SR: Which authors do you go to for inspiration? Which new writers impress you?
CT: I try not to talk about new writers in print, because there are so many wonderful ones, and I always forget someone I should have mentioned. As for the sources of inspiration for my own work, I've been reading almost nothing but older Chinese and Japanese poems for several years. I'm stunned by their utter clarity, simplicity, depth, and timelessness. Such poets as (in no particular order) Han Shan, Tu Fu, Basho, Issa, Su Tung-P'o, Li Po, Wang Wei, Buson, Ryokan seem to me immortal.
SR: The language you use in your poem entitled “To the Reader: If You Asked Me” is gorgeous and memorable. What inspires you to create such beautiful metaphors?

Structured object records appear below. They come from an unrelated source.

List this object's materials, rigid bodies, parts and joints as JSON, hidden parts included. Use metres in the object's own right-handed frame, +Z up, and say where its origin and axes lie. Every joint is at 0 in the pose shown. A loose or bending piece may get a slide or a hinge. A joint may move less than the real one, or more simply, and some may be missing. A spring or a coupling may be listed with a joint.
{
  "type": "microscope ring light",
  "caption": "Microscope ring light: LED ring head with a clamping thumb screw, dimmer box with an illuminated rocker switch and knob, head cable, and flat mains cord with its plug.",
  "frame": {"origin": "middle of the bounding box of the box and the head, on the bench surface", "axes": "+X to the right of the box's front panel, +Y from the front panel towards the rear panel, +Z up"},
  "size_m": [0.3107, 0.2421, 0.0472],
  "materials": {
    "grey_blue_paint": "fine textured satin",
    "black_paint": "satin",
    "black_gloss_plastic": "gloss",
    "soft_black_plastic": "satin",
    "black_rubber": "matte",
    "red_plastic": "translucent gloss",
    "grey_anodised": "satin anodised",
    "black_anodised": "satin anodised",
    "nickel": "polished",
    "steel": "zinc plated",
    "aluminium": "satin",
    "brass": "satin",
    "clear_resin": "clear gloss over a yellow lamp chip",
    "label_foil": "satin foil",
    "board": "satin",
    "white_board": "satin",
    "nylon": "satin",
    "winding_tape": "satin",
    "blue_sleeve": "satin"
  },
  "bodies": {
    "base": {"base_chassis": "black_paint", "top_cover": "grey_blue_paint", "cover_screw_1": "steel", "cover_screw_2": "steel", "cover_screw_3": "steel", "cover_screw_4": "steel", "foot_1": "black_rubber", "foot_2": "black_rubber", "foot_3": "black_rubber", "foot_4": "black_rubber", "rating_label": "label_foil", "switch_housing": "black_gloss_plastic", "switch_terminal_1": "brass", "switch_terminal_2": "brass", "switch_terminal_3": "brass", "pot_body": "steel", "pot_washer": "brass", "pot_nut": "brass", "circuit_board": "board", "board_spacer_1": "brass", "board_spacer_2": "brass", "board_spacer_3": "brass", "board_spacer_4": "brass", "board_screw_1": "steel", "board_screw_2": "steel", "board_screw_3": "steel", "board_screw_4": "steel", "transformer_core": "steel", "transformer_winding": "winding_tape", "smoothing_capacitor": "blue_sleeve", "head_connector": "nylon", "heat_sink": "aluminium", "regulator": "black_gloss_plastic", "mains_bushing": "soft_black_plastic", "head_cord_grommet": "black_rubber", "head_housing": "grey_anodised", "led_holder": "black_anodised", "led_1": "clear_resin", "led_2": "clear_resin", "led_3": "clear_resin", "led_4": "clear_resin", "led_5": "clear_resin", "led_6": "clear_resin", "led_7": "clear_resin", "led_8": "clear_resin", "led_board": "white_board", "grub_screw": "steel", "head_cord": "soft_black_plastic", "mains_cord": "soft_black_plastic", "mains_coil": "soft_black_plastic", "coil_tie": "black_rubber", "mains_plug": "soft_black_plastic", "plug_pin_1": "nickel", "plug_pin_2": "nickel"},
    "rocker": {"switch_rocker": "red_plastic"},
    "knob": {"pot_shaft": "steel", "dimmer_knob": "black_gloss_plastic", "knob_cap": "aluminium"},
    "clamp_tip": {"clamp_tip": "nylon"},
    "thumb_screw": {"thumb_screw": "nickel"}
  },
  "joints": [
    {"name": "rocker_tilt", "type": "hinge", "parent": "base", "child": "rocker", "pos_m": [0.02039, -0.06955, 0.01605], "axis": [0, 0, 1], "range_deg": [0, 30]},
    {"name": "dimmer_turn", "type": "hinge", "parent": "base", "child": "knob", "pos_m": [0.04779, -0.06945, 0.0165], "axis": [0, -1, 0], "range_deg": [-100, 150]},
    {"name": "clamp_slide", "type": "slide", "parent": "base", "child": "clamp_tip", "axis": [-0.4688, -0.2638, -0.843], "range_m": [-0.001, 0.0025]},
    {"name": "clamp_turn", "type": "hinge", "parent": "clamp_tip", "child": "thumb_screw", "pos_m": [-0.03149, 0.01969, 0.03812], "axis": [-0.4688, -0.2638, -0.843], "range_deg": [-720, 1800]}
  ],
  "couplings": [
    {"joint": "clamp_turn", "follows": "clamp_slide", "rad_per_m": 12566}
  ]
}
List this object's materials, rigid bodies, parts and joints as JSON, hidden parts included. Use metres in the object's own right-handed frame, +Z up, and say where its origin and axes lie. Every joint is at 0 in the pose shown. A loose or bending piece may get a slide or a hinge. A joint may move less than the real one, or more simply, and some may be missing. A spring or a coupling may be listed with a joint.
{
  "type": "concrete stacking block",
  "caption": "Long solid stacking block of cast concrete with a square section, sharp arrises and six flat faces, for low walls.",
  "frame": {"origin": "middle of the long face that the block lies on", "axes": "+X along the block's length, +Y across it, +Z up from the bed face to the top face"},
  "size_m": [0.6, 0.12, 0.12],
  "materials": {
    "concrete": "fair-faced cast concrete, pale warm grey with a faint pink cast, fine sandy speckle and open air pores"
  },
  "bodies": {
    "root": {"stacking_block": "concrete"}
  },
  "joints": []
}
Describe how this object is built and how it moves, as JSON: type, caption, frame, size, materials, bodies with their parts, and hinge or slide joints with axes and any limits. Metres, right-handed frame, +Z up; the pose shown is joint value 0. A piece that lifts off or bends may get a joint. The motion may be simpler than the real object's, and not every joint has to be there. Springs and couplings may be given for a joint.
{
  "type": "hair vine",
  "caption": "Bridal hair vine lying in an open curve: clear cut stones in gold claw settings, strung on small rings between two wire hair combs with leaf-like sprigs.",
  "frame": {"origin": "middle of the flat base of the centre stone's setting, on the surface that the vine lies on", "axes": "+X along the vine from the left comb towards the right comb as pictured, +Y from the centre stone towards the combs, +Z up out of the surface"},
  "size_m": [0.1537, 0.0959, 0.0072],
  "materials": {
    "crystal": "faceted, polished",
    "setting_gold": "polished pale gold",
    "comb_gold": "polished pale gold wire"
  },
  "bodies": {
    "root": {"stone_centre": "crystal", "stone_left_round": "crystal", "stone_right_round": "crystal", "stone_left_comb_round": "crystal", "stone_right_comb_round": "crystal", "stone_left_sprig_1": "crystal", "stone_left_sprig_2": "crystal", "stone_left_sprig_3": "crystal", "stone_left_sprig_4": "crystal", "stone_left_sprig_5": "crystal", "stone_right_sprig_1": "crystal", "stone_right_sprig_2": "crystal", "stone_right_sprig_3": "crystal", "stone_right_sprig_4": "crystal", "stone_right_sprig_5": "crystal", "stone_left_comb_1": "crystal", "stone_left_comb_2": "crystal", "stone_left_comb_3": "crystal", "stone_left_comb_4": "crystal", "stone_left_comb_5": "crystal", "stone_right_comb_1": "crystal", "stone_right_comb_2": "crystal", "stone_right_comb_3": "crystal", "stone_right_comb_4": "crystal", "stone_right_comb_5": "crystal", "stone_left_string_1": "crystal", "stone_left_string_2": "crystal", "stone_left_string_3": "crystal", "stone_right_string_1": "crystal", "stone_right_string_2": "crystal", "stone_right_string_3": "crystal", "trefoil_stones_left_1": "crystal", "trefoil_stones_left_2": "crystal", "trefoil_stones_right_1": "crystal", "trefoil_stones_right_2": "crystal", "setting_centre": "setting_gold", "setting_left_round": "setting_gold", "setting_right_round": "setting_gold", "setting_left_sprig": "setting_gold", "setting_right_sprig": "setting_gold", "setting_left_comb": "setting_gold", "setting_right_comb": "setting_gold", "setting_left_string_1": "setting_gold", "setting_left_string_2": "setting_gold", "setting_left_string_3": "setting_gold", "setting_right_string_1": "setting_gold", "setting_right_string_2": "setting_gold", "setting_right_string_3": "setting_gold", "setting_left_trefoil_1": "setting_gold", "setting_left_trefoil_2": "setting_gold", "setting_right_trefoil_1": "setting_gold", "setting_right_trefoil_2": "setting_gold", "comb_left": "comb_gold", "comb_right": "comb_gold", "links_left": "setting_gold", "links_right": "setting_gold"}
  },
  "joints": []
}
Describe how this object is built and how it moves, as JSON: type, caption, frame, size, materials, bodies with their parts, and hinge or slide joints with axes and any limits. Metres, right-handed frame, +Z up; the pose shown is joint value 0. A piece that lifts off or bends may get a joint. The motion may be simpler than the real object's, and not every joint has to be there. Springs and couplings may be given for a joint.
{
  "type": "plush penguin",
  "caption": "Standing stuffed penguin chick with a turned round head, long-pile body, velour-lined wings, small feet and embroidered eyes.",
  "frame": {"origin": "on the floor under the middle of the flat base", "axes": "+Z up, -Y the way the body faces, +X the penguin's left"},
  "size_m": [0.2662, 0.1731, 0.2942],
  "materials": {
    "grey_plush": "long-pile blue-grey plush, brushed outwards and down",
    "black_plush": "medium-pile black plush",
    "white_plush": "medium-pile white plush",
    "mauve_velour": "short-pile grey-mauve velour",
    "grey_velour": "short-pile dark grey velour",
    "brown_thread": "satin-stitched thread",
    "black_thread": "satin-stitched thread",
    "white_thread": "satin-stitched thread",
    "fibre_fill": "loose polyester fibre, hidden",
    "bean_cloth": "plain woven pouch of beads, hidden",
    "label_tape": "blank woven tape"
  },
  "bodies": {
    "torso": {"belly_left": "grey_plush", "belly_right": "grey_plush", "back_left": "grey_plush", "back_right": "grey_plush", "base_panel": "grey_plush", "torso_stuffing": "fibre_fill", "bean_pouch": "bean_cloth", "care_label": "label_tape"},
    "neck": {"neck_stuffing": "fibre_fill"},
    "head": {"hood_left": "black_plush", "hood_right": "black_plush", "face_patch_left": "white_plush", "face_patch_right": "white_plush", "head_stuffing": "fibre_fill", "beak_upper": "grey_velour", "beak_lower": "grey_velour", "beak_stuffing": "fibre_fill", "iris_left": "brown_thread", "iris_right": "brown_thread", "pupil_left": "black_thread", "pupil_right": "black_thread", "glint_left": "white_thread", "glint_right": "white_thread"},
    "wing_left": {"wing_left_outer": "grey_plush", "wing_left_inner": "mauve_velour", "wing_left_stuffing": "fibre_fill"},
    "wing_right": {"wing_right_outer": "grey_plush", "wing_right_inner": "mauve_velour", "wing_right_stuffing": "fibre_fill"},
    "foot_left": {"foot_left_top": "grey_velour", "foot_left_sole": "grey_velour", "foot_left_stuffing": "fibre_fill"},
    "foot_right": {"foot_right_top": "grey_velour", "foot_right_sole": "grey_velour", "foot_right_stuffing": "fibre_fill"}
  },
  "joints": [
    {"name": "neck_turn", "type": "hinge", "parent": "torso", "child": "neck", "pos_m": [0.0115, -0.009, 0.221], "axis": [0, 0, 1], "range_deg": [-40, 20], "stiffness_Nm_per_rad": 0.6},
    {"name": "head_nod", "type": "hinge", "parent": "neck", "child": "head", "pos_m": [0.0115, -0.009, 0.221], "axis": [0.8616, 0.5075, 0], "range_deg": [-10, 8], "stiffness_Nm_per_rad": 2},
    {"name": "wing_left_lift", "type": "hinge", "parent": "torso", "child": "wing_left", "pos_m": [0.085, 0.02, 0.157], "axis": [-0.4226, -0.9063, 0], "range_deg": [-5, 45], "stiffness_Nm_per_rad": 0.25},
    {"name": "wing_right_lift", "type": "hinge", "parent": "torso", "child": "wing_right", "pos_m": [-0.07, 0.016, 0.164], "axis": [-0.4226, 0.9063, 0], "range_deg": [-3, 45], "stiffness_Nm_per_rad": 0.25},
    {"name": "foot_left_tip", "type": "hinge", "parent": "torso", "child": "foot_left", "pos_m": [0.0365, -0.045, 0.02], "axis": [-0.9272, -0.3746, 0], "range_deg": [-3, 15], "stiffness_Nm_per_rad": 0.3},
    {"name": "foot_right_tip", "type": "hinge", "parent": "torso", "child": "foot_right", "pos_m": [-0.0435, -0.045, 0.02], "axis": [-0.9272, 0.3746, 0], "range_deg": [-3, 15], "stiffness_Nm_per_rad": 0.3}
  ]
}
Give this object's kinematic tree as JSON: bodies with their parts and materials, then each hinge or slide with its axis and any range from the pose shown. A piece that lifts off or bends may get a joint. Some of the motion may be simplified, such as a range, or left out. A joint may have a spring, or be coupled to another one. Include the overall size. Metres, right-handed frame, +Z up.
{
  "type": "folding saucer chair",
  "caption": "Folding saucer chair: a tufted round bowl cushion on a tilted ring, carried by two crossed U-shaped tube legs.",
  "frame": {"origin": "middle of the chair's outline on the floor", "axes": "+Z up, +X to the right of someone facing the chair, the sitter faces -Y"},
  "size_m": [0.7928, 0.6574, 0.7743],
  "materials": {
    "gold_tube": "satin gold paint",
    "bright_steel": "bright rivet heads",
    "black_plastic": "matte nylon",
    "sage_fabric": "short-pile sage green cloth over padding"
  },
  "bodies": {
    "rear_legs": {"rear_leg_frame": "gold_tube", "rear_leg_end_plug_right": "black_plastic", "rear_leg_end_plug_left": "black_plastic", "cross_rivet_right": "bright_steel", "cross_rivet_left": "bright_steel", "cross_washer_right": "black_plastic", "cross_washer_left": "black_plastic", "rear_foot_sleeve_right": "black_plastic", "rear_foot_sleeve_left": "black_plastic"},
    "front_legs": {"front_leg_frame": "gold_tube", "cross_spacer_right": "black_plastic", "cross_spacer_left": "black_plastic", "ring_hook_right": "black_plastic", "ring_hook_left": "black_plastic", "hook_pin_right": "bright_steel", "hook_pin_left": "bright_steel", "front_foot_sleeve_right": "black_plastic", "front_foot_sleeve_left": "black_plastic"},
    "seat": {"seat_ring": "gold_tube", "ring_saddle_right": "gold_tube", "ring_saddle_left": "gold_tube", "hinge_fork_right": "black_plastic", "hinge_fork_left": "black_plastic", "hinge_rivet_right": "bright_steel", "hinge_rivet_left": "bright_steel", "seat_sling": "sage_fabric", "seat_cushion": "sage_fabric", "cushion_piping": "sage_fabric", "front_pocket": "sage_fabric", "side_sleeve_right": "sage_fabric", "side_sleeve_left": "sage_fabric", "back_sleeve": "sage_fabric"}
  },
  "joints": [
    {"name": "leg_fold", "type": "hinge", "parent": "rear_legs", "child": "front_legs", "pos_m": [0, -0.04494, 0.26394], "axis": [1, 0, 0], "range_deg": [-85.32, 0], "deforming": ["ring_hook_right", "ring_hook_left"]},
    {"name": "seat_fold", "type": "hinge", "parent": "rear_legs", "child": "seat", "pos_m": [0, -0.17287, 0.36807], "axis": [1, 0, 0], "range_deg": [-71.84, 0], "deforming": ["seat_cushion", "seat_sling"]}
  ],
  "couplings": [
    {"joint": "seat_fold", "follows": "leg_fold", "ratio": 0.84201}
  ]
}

CT: Well, a metaphor is essentially a leap of mind that finds likeness in two things that are essentially unlike, as when Derek Walcott describes a church steeple as a swordfish coming straight up out of the water. Metaphor-making lies at the heart of poetry, because it forces the imagination to leave behind what's literal, and look instead at what can't be exactly paraphrased. Many people think that poetry is “difficult,” but good poetry isn't difficult at all because it teaches you how to read it. I believe that any curious, intelligent person can enter a poem and “get” it without any special training. I'm talking about good poems, mind you. I'm not interested in poems that make me feel stupid, or uneducated, or excluded, or confused. I don't have time for those! I believe that we're all born with an innate receptivity to poetry, but that our very left-brained culture discourages it. Yet it survives, and flourishes, and is, to my mind, absolutely crucial to our own survival and well-being because it speaks to a part of human consciousness we cannot do without: the part that demands the whole unfiltered truth of what it means to be alive.